Book Early or Miss Out
Deck building season is short in most climates. Builders who fill their schedule early through February and March email campaigns complete more projects and generate more revenue than those who rely on walk-in inquiries or reactive marketing.
The Early Booking Advantage
Homeowners who commit early get their preferred design and timeline. Builders who book early can plan materials, subcontractors, and scheduling efficiently. Frame your early booking campaign around mutual benefit - customers get priority scheduling and you can offer better pricing when projects are planned months in advance.
Creating Urgency Without Being Pushy
Show your actual schedule availability in spring campaigns. When homeowners see that June and July are already filling up, the urgency is genuine. Include a simple calendar visual or note about remaining availability. Honest scarcity messaging motivates action without feeling manipulative.

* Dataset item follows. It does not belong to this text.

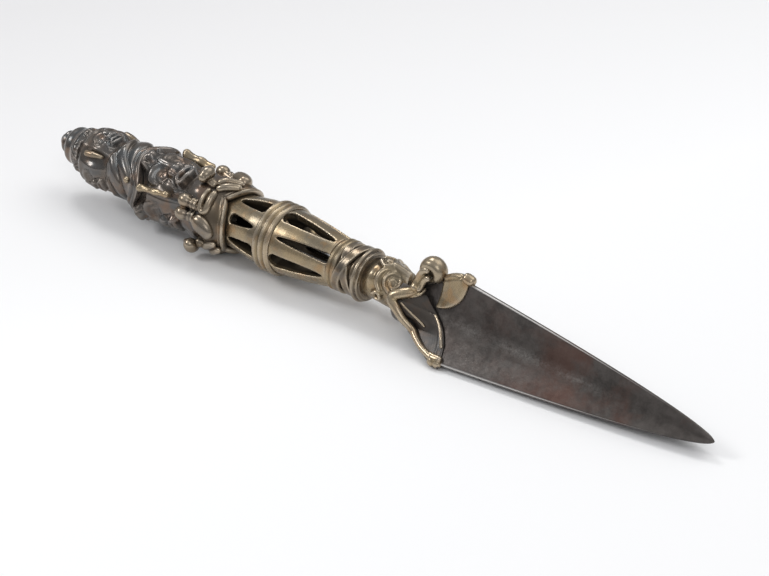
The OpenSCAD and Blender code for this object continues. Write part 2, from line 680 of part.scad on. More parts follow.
// A sheet of metal lying on the blade, over a list of angles and from x1(a) to x2(a). Its
// thickness is measured away from the axis, or square to the blade.
module sheet(angles, x1, x2, rows, t, square = false) {
    n = len(angles);
    m = rows + 1;
    lie = function (v, a, h) let (x = mix(x1(a), x2(a), v), r = mouth_outer(x, a))
        square ? polar(x, r, a) + h*mouth_normal(x, a) : polar(x, r + h, a);
    cap = function (base, flip) [for (j = [0:n - 2])
        let (a = base + j, b = a + 1, c = base + 2*n - 2 - j, d = c + 1)
        each flip ? [[a, c, b], [a, d, c]] : [[a, b, c], [a, c, d]]];
    polyhedron([for (i = [0:rows]) each concat([for (a = angles) lie(i/rows, a, t)],
        [for (j = [n - 1:-1:0]) lie(i/rows, angles[j], sheet_gap)])],
        concat([for (i = [0:rows - 1]) each side_faces(i, 2*n)], cap(0, false), cap((m - 1)*2*n, true)),
        convexity = 10);
}

// Lower jaw: thin cheeks that lie on the blade below the corners of the mouth
module lower_jaw() {
    corner_share = 0.62;
    angles = concat([fin_roll + 60],
        [for (k = [1, 2], d = fin_angles(edge_half(jaw_x))) fin_roll + 120*k + d]);
    color(copper) sheet(angles, function (a) mouth_x,
        function (a) mix(jaw_x, mouth_x + jaw_h*corner_share, abs(off_side(a, fin_roll))/60), 5, jaw_t);
}

// A roll of metal along points given as [x, angle, height], drawn on both sides of the top fin
module roll_on_blade(route, d) for (side = [0, 1]) mirror([0, side, 0])
    oval_tube([for (p = route) polar(p[0], mouth_outer(p[0], p[1]) + p[2], p[1])],
        [for (i = [0:len(route) - 1]) d*(1 - 0.25*i/len(route))],
        [for (i = [0:len(route) - 1]) d*(1 - 0.2*i/len(route))], 6);

// Rolled lips: from the trunk's foot down to the corner of the mouth and out along the jaw
module rolled_lips() {
    corner_x = mouth_x - 1.6;
    rise = 5.8;
    edge_x = 9;
    low = lip_d*0.3;
    high = sheet_gap + jaw_t + lip_d*0.45;
    upper = [for (i = [5:-1:1]) let (s = i/5)
        [corner_x + rise*sin(90*min(1, s/0.7)), fin_roll + 60 - 52*s, low]];
    lower = concat([for (s = [0:0.25:1])
        [corner_x + edge_x*s, fin_roll + 60 + 54*s, mix(low, high, min(1, 2*s))]],
        [for (s = [0.33, 0.66, 1]) [mix(corner_x + edge_x, jaw_x - 3.4, s), fin_roll + 116, high]]);
    color(copper) {
        roll_on_blade(concat(upper, lower), lip_d);
        roll_on_blade([for (p = upper) p + [lip_d*0.9, 0, -lip_d*0.1]], lip_d*0.6);
    }
}

// Trunk: a fat curl that rises from the upper lip over the top fin
module trunk_curl() {
    curl_x = mouth_x + 8;
    curl_z = 12.4;
    turns = 7;
    fat = function (j) trunk_d*(j < 5 ? mix(0.72, 1, sin(18*j)) : 1 - 0.09*(j - 5));
    path = concat([[mouth_x + 2.6, 0, makara_r]],
        [for (i = [0:turns]) let (b = 195 - 250*i/turns, r = trunk_curl_r*(1 - 0.25*i/turns))
            [curl_x + r*cos(b), 0, curl_z + r*sin(b)]]);
    color(copper) difference() {
        for (i = [0:turns]) hull() for (j = [i, i + 1])
            translate(path[j]) rotate([90, 0, 0]) sphere(d = fat(j), $fn = 10);
        blade();
    }
}

// Cheek pads: a pad folded over the top fin, tapering down each flank, with a ridge along
// its fold and a scroll at the ridge's end
module cheek_pads() {
    pad_x = mouth_x + 11.8;
    pad_l = 9;
    scroll_x = pad_x + 7.4;
    ridge_d = 2.2;
    first = 0.7;
    spread = 42;
    edge_l = function (a) pad_l*sqrt(1 - 0.95*pow((a - fin_roll - first)/spread, 2));
    color(copper) {
        for (side = [0, 1]) mirror([0, side, 0])
            sheet([for (s = [0, 0.033, 0.09, 0.2, 0.39, 0.67, 1]) fin_roll + first + spread*s],
                function (a) pad_x, function (a) pad_x + edge_l(a), 4, jaw_t, true);
        rotate([fin_roll, 0, 0]) difference() {
            link([scroll_x, fin_reach + 1, 0, scroll_d],
                [scroll_x + 2.2, fin_reach + 0.4, 0, scroll_d*0.8], 10);
            fin_slot(scroll_x, 4*scroll_d);
        }
        link([pad_x + 1, fin_r(pad_x + 1) + ridge_d/2, fin_roll, ridge_d],
            [scroll_x - 1, fin_r(scroll_x - 1) + ridge_d/2, fin_roll, ridge_d]);
    }
}

// Knobs: the rolled ends of the lower jaw, over the two lower fins
knob_x = jaw_x - 1.3;
knob_r = fin_reach - 0.3;
module jaw_knobs() color(copper) for (k = [1, 2]) rotate([fin_roll + 120*k, 0, 0]) difference() {
    link([knob_x - 1.7, knob_r, 0, knob_d], [knob_x, knob_r, 0, knob_d], 10);
    fin_slot(knob_x, 4*knob_d);
}

// Rest: tilted and lifted so that the lowest fist and the two jaw knobs touch the ground,
// with the middle of the outline over the origin
module lying() {
    run = knob_x - fist_x;
    rise = fist_r - knob_r*sin(30);
    tilt = atan(rise/run) + asin((fist_d - knob_d)/2/norm([run, rise]));
    lowest = fist_x*sin(tilt) + fist_r*cos(tilt) + fist_d/2;
    left = knob_r*cos(30) + knob_d/2;
    right = foot_r*cos(foot_roll - 120 + foot_half) + foot_d/2;
    translate([-tip_x*cos(tilt)/2, (left - right)/2, lowest]) rotate([0, tilt, 0]) children();
}

lying() topknot();
lying() diadem();
lying() small_heads();
lying() small_ear_pendants();
lying() scarf();
lying() scarf_studs();
lying() hair_band();
lying() large_heads();
lying() ear_pendants();
lying() torso();
lying() arms();
lying() legs();
lying() petal_collar();
lying() cage();
lying() cage_band();
lying() neck_ring();
lying() knot_core();
lying() knot_straps();
lying() makara_head();
lying() rolled_lips();
lying() trunk_curl();
lying() lower_jaw();
lying() jaw_knobs();
lying() cheek_pads();
lying() blade();
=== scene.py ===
import math

import bpy
import numpy as np
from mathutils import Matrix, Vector


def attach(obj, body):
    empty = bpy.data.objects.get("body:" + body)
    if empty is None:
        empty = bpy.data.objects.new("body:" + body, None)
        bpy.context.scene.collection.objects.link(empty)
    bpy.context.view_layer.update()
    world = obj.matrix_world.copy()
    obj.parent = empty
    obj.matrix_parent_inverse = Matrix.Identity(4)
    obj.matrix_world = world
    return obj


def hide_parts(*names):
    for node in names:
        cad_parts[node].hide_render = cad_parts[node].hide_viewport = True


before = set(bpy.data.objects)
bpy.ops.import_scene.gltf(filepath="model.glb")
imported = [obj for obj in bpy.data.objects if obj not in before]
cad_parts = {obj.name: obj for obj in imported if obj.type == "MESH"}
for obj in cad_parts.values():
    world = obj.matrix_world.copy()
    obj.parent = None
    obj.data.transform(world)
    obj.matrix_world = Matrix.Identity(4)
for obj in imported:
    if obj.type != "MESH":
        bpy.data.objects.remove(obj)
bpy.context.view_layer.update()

# Studio: the dagger lies on a pale sweep of paper in a white room, under soft lamps. The
# camera looks down along it from the tip's side, through a long lens.
scene = bpy.context.scene
scene.view_settings.view_transform = "Standard"


def new_material(name):
    """A bare material, its node tree and its shader."""
    material = bpy.data.materials.new(name)
    material.use_nodes = True
    tree = material.node_tree
    return material, tree, tree.nodes["Principled BSDF"]


camera = bpy.data.objects.new("camera", bpy.data.cameras.new("camera"))
scene.collection.objects.link(camera)
scene.camera = camera
camera.data.sensor_width = 36
camera.data.lens = 142.7
camera.data.clip_end = 10
elevation, azimuth, distance = math.radians(29.15), math.radians(49.48), 0.85
aim = Vector((0.007487, -0.000646, 0.009691))
back = Vector((math.cos(elevation) * math.cos(azimuth), -math.cos(elevation) * math.sin(azimuth),
               math.sin(elevation)))
camera.location = aim + back * distance
camera.rotation_mode = "QUATERNION"
camera.rotation_quaternion = (-back).to_track_quat("-Z", "Y")

paper, tree, shader = new_material("pale_paper")
shader.inputs["Roughness"].default_value = 0.9
sweep = tree.nodes.new("ShaderNodeVectorMath")
sweep.operation = "DOT_PRODUCT"
tree.links.new(tree.nodes.new("ShaderNodeTexCoord").outputs["Object"], sweep.inputs[0])
sweep.inputs[1].default_value = (-0.96, 0.28, 0)
# The paper's colour is darker towards the far left: painted shade for the lamps' light falling off.
painted_falloff = tree.nodes.new("ShaderNodeMapRange")
tree.links.new(sweep.outputs["Value"], painted_falloff.inputs["Value"])
for key, number in (("From Min", 0.02), ("From Max", 0.24), ("To Min", 0), ("To Max", 1)):
    painted_falloff.inputs[key].default_value = number
tone = tree.nodes.new("ShaderNodeMix")
tone.data_type = "RGBA"
tree.links.new(painted_falloff.outputs[0], tone.inputs[0])
tone.inputs[6].default_value = (0.97, 0.97, 0.975, 1)
tone.inputs[7].default_value = (0.755, 0.75, 0.755, 1)
tree.links.new(tone.outputs[2], shader.inputs["Base Color"])
bpy.ops.mesh.primitive_plane_add(size=6, location=(0, 0, 0))
floor = bpy.context.object
floor.name = "paper_floor"
floor.data.materials.append(paper)

world = bpy.data.worlds.new("white_room")
scene.world = world
world.use_nodes = True
nodes, links = world.node_tree.nodes, world.node_tree.links
room = nodes["Background"]
height = nodes.new("ShaderNodeSeparateXYZ")
links.new(nodes.new("ShaderNodeTexCoord").outputs["Generated"], height.inputs[0])
shade = nodes.new("ShaderNodeMapRange")
links.new(height.outputs["Z"], shade.inputs["Value"])
for key, number in (("From Min", 0.05), ("From Max", 0.95), ("To Min", 0.30), ("To Max", 0.64)):
    shade.inputs[key].default_value = number
links.new(shade.outputs[0], room.inputs["Strength"])
room.inputs["Color"].default_value = (0.97, 0.98, 1.0, 1)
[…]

Deck Builder Email Benchmarks
Deck builder email lists are smaller than e-commerce lists, but the revenue per conversion is much higher. A handful of qualified estimate requests can make an entire campaign worthwhile, especially before the spring schedule fills.
| Email type | Healthy open rate | Healthy click rate | Main conversion |
|---|---|---|---|
| Spring booking campaign | 32-48% | 5-12% | Estimate request |
| Project showcase | 35-55% | 4-10% | Gallery view or consultation |
| Maintenance reminder | 45-65% | 8-18% | Cleaning, staining, or inspection booking |
| Material education | 30-45% | 4-9% | Reply with design question |
| Referral ask | 40-60% | 3-8% | Neighbor referral |
Best Deck Email Calendar by Season
The best deck emails match the homeowner planning cycle. Winter and early spring are for booking new builds; late summer and fall are for maintenance and upgrade work.
| Season | Campaign focus | Best message angle |
|---|---|---|
| January-February | Planning and design inspiration | "Start now to get your deck ready by summer" |
| March-April | Early booking urgency | "Spring and summer build slots are filling" |
| May-July | Upgrade and add-on ideas | Lighting, railings, privacy screens, built-in seating |
| August-September | Maintenance and inspection | Protect the deck before colder weather |
| October-December | Off-season planning | Design now, build first when weather opens |
Deck Builder Automation Priority Table
Most deck builders do not need dozens of automations. They need a reliable way to follow up with estimates, create demand before the season, and stay connected after the build.
| Priority | Automation | Trigger | Why it matters |
|---|---|---|---|
| 1 | Estimate follow-up | Quote sent | Prevents high-value prospects from going quiet |
| 2 | Spring booking sequence | February calendar date | Fills production schedule before peak demand |
| 3 | Maintenance reminder | Build anniversary and material type | Creates recurring revenue from past customers |
| 4 | Project showcase nurture | Prospect joins list | Turns inspiration into consultation requests |
| 5 | Referral request | 60 days after completion | Captures neighbor interest while the deck is still new |
Getting Started
Pick a tool from this list. Then set up these three automations:
- Spring season campaign to book projects before your schedule fills
- Maintenance reminder sequence to generate recurring revenue from past builds
- Referral program emails to capitalize on the neighborhood visibility of new decks
These three email workflows cover the entire customer lifecycle - from first project to ongoing maintenance to new referral business. Start with the spring campaign since it has the most immediate revenue impact.